Not only does such a configuration increase the reliability of the network, it can also increase the security in some subtle ways. It is now trivial to do upgrades without impacting the network, by taking the firewalls offline one at a time. The result? Hopefully the firewalls will be upgraded more frequently and there will be less resistance to applying patches "because the network will go down". Furthermore, in many corporate environments there is strong pressure to keep the network up "no matter what". Frequently then a firewall failure means running unprotected rather than waiting until a new one can be brought up - obviously increasing firewall reliability reduces the risk of this happening.
The tools
The two main components provided by OpenBSD are CARP (the Common Address Redundancy Protocol), which allows a backup host to assume the identity of the primary, and pfsync, which ensures that firewall states are synchronised so that the backup can take over exactly where the master left off and no connections will be lost.
CARP
The Common Address Redundancy Protocol manages failover at the intersection of Layers 2 and 3 in the OSI Model (link layer and IP layer).

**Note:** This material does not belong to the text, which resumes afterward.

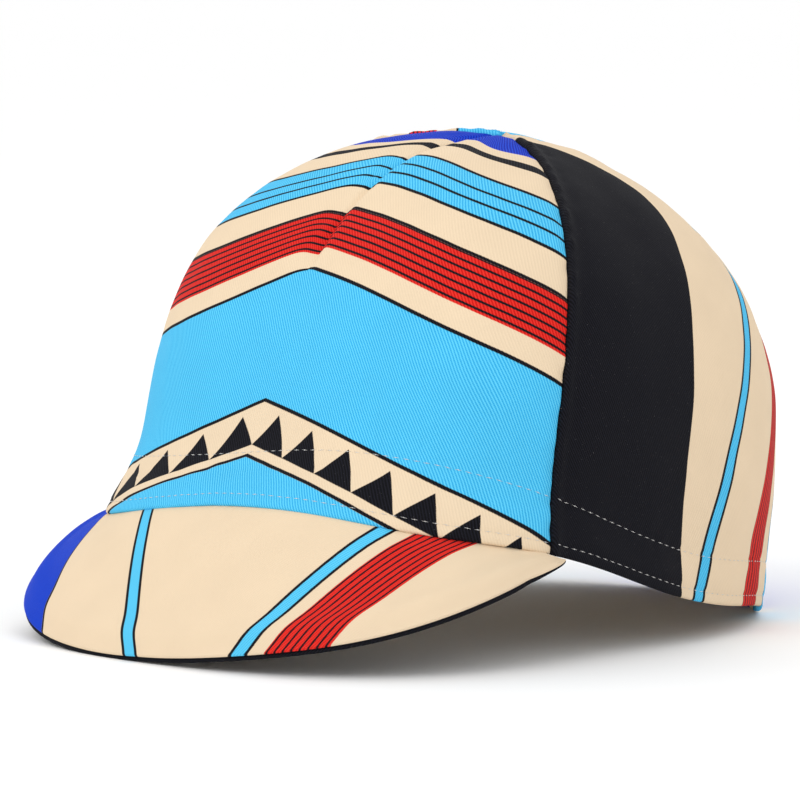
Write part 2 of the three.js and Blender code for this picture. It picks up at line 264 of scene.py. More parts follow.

Each CARP group has a virtual MAC (link layer) address, and one or more virtual host IP addresses (the common address). CARP hosts respond to ARP requests for the common address with the virtual MAC address, and the CARP advertisements themselves are sent out with this as the source address, which helps switches quickly determine which port the virtual MAC address is currently "at".
The master of the address sends out CARP advertisement messages via multicast using the CARP protocol (IP Protocol 112) on a regular basis, and the backup hosts listen for this advertisement. If the advertisements stop, the backup hosts will begin advertising. The advertisement frequency is configurable, and the host which advertises most frequently is the one most likely to become master in the event of a failure.